Quote exactly the lines from the line containing "soleplate();" to the line containing "if empty is", both lines included, please, and nothing more.

> [PROVIDED MATERIAL]:
****************

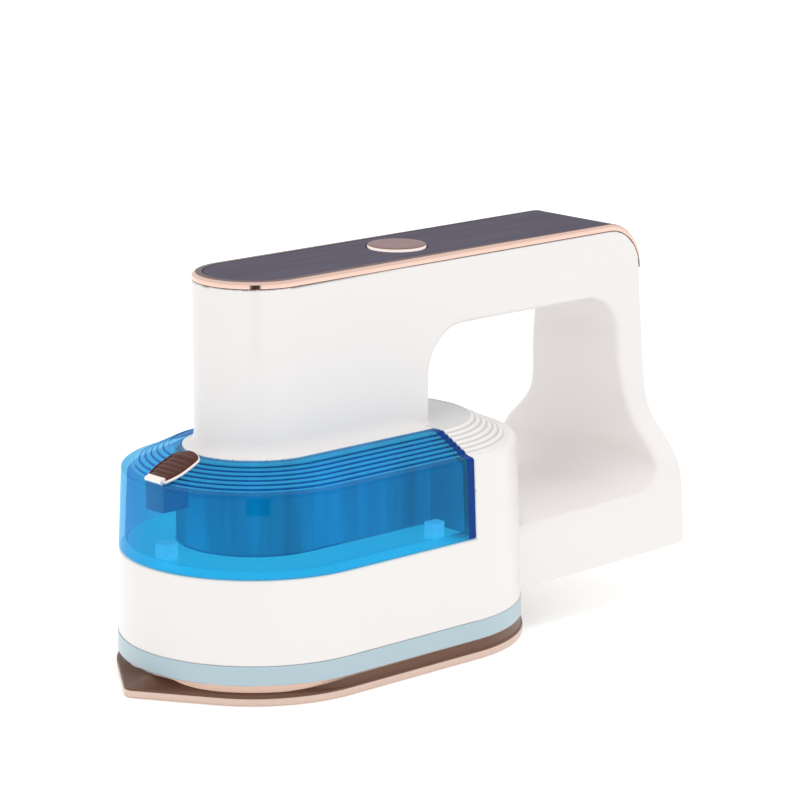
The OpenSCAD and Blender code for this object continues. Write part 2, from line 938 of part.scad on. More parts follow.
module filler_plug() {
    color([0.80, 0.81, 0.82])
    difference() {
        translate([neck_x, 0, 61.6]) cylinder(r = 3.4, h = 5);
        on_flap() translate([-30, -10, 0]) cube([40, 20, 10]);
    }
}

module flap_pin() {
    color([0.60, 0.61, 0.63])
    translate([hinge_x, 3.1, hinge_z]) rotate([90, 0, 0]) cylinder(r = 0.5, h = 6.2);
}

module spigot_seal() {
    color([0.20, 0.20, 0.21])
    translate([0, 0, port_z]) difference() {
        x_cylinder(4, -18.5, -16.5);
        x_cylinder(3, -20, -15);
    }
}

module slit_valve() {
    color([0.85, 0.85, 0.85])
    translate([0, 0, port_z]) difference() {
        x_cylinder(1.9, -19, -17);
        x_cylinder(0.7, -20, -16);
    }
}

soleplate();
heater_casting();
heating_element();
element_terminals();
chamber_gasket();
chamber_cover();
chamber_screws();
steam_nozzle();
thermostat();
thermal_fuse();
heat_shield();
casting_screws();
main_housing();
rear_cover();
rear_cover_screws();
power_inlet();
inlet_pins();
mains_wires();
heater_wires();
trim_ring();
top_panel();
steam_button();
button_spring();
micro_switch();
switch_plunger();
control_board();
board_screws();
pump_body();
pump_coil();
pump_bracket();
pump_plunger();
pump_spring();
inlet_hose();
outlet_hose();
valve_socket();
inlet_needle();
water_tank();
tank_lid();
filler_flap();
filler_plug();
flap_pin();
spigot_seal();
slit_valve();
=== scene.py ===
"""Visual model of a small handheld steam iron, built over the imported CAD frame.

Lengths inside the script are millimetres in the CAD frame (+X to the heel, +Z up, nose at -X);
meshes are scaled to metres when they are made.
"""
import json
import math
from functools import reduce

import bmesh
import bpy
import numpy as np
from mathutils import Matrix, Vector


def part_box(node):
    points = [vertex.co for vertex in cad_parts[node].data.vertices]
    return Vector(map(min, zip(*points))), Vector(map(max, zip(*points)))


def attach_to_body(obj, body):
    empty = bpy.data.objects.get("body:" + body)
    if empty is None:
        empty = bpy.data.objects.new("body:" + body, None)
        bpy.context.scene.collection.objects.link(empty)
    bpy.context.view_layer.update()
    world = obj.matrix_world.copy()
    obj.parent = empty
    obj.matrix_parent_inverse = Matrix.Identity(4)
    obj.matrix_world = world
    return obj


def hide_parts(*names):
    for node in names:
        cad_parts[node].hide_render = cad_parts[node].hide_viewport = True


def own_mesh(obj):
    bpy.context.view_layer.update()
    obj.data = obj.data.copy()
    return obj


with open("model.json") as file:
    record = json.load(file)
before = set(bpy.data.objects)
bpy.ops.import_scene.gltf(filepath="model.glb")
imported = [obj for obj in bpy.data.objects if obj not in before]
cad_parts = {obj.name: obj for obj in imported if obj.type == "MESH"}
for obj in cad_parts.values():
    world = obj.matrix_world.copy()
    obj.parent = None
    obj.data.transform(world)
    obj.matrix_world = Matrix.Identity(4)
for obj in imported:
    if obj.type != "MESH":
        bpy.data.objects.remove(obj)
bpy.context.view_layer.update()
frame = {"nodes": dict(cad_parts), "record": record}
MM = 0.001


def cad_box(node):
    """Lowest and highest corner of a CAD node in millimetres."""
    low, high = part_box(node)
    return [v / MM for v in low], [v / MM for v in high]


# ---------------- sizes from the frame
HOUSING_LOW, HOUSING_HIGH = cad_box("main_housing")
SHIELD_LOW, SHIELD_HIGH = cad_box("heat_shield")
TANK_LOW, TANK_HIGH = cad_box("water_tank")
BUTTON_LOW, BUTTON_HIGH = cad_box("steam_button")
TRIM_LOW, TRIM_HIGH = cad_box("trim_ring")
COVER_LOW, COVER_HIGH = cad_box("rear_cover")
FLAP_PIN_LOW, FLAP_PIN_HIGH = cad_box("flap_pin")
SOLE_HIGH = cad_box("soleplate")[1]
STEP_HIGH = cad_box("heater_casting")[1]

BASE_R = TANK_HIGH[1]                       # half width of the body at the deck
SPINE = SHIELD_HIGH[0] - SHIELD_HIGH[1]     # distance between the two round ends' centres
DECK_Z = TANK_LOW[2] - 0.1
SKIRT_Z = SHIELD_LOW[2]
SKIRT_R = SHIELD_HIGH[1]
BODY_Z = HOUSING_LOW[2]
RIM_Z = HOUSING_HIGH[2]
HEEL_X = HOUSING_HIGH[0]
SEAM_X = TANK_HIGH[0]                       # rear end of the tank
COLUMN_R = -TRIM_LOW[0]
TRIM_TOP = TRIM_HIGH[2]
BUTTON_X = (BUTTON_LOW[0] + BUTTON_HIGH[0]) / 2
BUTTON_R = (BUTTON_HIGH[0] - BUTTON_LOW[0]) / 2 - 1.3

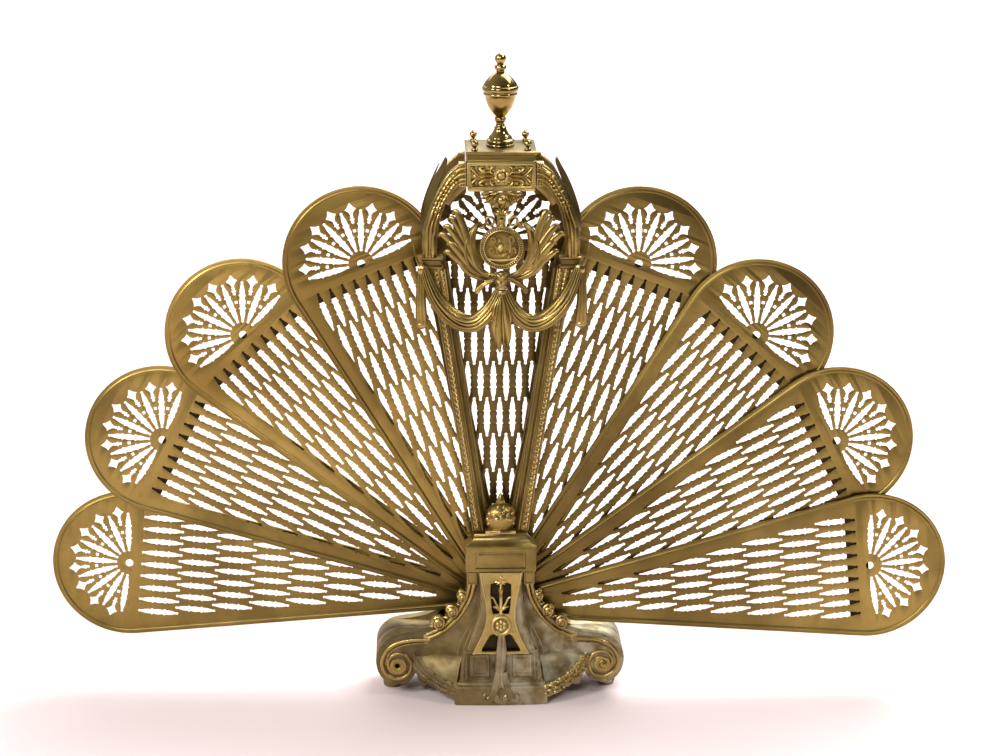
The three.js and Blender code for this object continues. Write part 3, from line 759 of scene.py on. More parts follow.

****************

> [WRITTEN ANSWER]:
soleplate();
heater_casting();
heating_element();
element_terminals();
chamber_gasket();
chamber_cover();
chamber_screws();
steam_nozzle();
thermostat();
thermal_fuse();
heat_shield();
casting_screws();
main_housing();
rear_cover();
rear_cover_screws();
power_inlet();
inlet_pins();
mains_wires();
heater_wires();
trim_ring();
top_panel();
steam_button();
button_spring();
micro_switch();
switch_plunger();
control_board();
board_screws();
pump_body();
pump_coil();
pump_bracket();
pump_plunger();
pump_spring();
inlet_hose();
outlet_hose();
valve_socket();
inlet_needle();
water_tank();
tank_lid();
filler_flap();
filler_plug();
flap_pin();
spigot_seal();
slit_valve();
=== scene.py ===
"""Visual model of a small handheld steam iron, built over the imported CAD frame.

Lengths inside the script are millimetres in the CAD frame (+X to the heel, +Z up, nose at -X);
meshes are scaled to metres when they are made.
"""
import json
import math
from functools import reduce

import bmesh
import bpy
import numpy as np
from mathutils import Matrix, Vector


def part_box(node):
    points = [vertex.co for vertex in cad_parts[node].data.vertices]
    return Vector(map(min, zip(*points))), Vector(map(max, zip(*points)))


def attach_to_body(obj, body):
    empty = bpy.data.objects.get("body:" + body)
    if empty is None:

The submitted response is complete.